Thursday, May 27, 2010

He'll be fine, right?

Silence.

Then:

The crunch of gravel under his tires.

The clinking-gurgling-car-winding-down noises once he kills the ignition.

The heel-toe, heel-toe, of exhausted steps — just one set — up to the house.

The jingling of keys while he fumbles in the dark for the door.

The usually-barely-audible-but-suddenly-deafening whirr of microscopic fans in household electronics.

Then:

Silence.

* * *

Bryan stayed home sick Tuesday while I was here at work. We were talking on the phone, when suddenly the dogs (ohbtw, we got another one) started barking like crazy and I heard sirens. He said, "I have to go."

The two of us are, by 20 years or so, the youngest residents on the eastern end of our long block. Most others are in various stages of retirement, or have crazy 12-hour/3-day schedules. And Bry was home, battling a cold.
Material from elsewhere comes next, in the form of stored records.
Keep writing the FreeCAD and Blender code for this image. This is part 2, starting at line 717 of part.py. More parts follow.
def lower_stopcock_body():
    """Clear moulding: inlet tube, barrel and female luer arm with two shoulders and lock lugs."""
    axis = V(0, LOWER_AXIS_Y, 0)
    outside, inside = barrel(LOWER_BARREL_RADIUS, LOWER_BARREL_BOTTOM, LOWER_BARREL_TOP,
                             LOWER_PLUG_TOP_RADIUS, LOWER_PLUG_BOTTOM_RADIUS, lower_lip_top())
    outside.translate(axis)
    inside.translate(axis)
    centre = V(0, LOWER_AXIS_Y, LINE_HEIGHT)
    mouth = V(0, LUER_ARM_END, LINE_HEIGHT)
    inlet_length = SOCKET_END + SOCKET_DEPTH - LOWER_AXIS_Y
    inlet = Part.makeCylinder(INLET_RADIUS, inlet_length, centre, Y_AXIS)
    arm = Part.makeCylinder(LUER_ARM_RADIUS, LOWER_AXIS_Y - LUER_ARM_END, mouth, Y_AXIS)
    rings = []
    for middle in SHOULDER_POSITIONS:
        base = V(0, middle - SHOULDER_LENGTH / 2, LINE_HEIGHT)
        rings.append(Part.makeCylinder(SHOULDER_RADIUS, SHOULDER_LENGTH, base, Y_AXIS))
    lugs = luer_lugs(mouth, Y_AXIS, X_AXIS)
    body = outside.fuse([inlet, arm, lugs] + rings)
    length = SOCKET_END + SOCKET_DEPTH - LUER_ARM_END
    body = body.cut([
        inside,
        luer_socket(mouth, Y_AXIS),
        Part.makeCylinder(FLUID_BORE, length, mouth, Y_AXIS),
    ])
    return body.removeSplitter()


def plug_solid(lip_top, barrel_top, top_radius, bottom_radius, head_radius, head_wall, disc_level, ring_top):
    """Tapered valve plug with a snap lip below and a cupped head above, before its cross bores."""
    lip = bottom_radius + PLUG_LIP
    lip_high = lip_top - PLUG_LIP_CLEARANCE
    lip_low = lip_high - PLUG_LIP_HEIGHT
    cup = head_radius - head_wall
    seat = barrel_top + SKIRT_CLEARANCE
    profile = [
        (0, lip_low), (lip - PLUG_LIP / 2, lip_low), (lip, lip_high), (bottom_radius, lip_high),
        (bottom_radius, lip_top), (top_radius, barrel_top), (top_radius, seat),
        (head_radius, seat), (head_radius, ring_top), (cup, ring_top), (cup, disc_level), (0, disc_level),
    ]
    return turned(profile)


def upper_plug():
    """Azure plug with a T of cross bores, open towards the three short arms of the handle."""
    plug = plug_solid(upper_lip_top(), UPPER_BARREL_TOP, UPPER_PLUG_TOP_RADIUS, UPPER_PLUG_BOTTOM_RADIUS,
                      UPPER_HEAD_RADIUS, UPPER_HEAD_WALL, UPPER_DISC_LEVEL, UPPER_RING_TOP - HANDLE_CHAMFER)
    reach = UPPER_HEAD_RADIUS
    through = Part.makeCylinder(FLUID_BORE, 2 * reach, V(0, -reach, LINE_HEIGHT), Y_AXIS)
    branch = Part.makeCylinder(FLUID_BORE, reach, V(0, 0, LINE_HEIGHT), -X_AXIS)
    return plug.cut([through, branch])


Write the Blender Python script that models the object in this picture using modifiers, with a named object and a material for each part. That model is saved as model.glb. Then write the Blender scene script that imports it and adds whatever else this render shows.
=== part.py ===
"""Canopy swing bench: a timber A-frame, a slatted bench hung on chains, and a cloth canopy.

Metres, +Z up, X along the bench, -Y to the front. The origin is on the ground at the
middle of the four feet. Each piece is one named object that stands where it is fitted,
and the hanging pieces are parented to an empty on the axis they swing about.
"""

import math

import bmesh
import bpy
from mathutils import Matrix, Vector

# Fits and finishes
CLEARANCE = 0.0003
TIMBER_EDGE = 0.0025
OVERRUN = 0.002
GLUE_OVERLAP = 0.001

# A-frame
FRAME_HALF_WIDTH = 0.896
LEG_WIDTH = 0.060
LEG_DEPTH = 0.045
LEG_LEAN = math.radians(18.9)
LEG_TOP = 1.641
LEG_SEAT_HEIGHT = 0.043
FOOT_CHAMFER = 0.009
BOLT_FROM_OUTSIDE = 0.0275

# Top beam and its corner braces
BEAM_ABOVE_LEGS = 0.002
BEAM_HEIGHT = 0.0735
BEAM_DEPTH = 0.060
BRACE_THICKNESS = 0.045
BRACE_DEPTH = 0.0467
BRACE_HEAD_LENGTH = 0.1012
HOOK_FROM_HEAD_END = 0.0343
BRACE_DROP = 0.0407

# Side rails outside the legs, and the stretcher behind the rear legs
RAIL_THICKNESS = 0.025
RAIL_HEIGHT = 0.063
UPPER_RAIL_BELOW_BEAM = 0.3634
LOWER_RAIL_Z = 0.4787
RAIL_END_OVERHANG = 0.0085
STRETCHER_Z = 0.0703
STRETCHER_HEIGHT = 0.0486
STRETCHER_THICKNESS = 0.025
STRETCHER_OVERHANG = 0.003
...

So I was the only one not around when the fire trucks and ambulances came for Bonnie, our next-door neighbor who, days after we moved in, brought over a tray of brownies. Then a little while after that, Girl Scout cookies (she's been a troop leader for almost 30 years, you know). Then just last week she and I spent an hour talking through the fence about camping, baseball and my hated (HATED) maple seedlings.

Don't worry: Bonnie's fine, or will be soon. Apparently, she had some kind of scary episode related to her diabetes (and probably not helped by the heat, now that I think about it), and was taken to a hospital. According to Bry, the crazily-scheduled-chemical-plant-worker-neighbors along our other fence drove Bonnie's husband, Jim, to the hospital.

I got home around 7, and Jim's car was gone. When I walked the dogs sometime well after midnight, it was back in its spot in front of their house. A desk lamp was on in the living room, but the house was otherwise dark.

With startling immediacy and emotion, that scene brought me back to October 2004. My husband of five weeks was in a coma after a car accident that killed his three friends. I knew he was in great hands at the hospital — not that there's a whole lot you can do for someone in a coma, most of the time, other than wait. His sister, whom I adore to this day, had flown in from Connecticut. His mom and aunt, too. After the first day or two, time spent at the hospital was actually not so painful — tons of friends brought food, the nurses and doctors were exceptionally brilliant and kind, and his corner ICU room had a killer view of the Salt Lake Valley and southern Wasatch Front. And a former coworker was running the 24-hour Starbucks in the hospital lobby — there were substantial discounts. Honestly, time at the hospital was OK.

Then I'd go home.

I only lost it one time, around 2 a.m. while waiting for the light at Foothill Drive and Sunnyside. That was the only time I wondered why... And the tough-girl side of me is inclined to chalk up that instance to sleep deprivation, nothing more.

But going home night after late night — alone — was truly awful. I hadn't reflected on it much over the years, not until I saw the little lamp glowing next door. The silence was the worst. The incidental noises and rustlings that I'd not noticed through two years of daily life with M — they were gone. It was like stepping into a place where time had stopped. M wasn't at work. He wasn't traveling. There would be no greeting, welcoming, door-opening. Not for a while, anyway.

Like Bonnie, M is pretty much fine these days. We talk a couple of times a month; he just got a full-time job (essentially, one identical to the one he had planned to start a week after the accident). He's dated a few people, but mostly hangs out with ourhis dog.

But walking in the door to silence... I think that fundamentally altered me, on some microcellular-subconscious-something level.

So I couldn't help but feel for my neighbor, Jim, knowing that he came home — alone — Tuesday night. I guess I'm a little worried about the guy: She has always seemed to be the sturdy one, the one who deals with people well. Oh, he and Bonnie aren't frail or anything, and they have lots of family and friends that will help with anything they need. But I couldn't ignore my visceral reaction to the scene. And it has stuck with me for days.

So I ask those reading this to keep Jim (and Bonnie too, I suppose, though I'm less worried about her) in their thoughts or prayers or good vibes sent into the ether as teeth are brushed in the morning. Because I really want him to be fine.

1 comment:

  1. Yikes, C, awful story, and what stuff it's brought up for you. Yes... the coming home. My mom was in and out of nursing units for a while, and coming home was almost worse. We knew she wouldn't make it, and having her home was like pretending things would be fine. Without the distractions of others being around, you're just faced with the truth.